Voccola declined to discuss how much Kaseya paid for Spanning Cloud Apps, but did say Spanning was very profitable and has enjoyed "triple-digit" growth in the last 12 months.

The company has about 10,000 enterprise and MSP customers, Voccola said. About 50 customers have already been testing the Spanning Cloud Apps integration with Kaseya IT Complete, he said.

Together, Spanning and Unitrends provides a complete range of data protection capabilities that are integrated into the Kaseya IT Complete platform, which offers all the functionality MSPs need in a single interface, Voccola said.

"I'm pretty jazzed about it," he said.

With the integration into Kaseya IT Complete, MSPs can just press a button on the Kaseya console to start a backup or recovery of cloud-based data, Voccola said, all without the need to go to another console or pay a single-vendor price.

The acquisition of Spanning Cloud Apps was actually competed in January, but Kaseya waited until now to unveil it because it wanted to show MSPs a completed integration, Voccola said.

"Our strategy when we buy a company is to spend months to build bi-directional integration," he said. "So when we announce the acquisition, we don't have to tell customers they need to wait six months for things to be ready."

That strategy is based on Voccola's own experience with four mergers and acquisitions.

"Before I joined Kaseya, I helped one company go public, and sold three companies," he said. "Every time a company was acquired, it was the same story. The acquirers went in, spent time on the integration, changed the branding, changed tie sales model. They messed it up."

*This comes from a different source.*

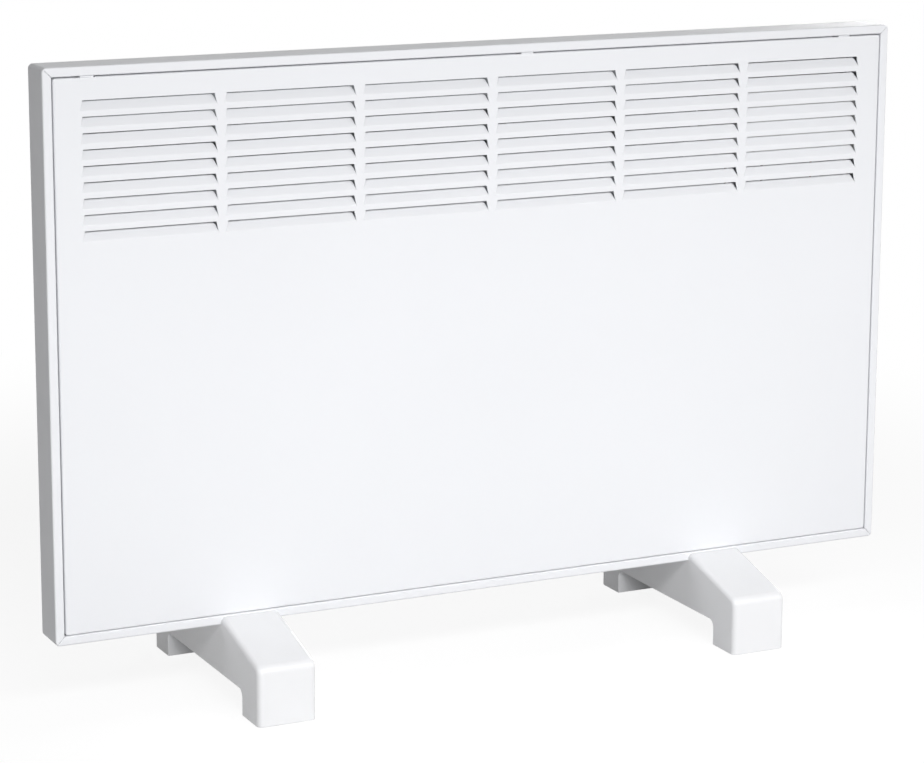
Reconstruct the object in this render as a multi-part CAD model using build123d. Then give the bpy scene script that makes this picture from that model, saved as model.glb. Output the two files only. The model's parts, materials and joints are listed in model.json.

Voccola is determined that will not happen with Spanning Cloud Apps. Spanning will remain based in Austin, Texas, and it will continue to be run by Chad Savoy, the company's general manager.

"We're not changing the sales teams," he said. "We'll keep it operating as a stand-alone business unit. We don't want to change the things that make Spanning a great company. Nothing is changing except that they now have more resources."

Voccola declined to discuss how the Spanning offering will be priced through Kaseya. However, Spanning's website lists an inclusive price of $48 per user per month, with volume discounts available.

While both Unitrends and Spanning Cloud Apps compete with about a couple dozen other storage vendors who partner with Kaseya to be integrated with the Kaseya IT Complete platform, Voccola said that the acquisitions do not impact Kaseya's other storage partnerships.

"Kaseya is always open," he said. "We are in a coopetition environment. But we will remain open. Our APIs are published. This doesn't change. We would piss off so many customers if we shut off our environment to partners."

The acquisition is great news for MSPs who struggle with how to manage data protection for cloud-based applications, said David Raucher, director of IT and managed services at CHR Solutions, a Houston-based MSP and Kaseya partner.

CHR Solutions has already migrated many of its clients to Office 365, and is continuing to do so, Raucher said.

"Office 365 and data protection is an interesting model," he said. "First, some customers think you don't need backups. They don't realize that data protection is not part of the product suite. Second, what is the right product to use for backups? For now, I have to back up from the cloud server to on-prem, and then back that up. That's not that efficient."

Spanning is a much cleaner way to back up SaaS application data, Raucher said. He said he looks at applications for clients that do the job promised, that are affordable, and that are easy to manage.

"Spanning with Kaseya gives me three for three," he said. "I will start rolling it out right away."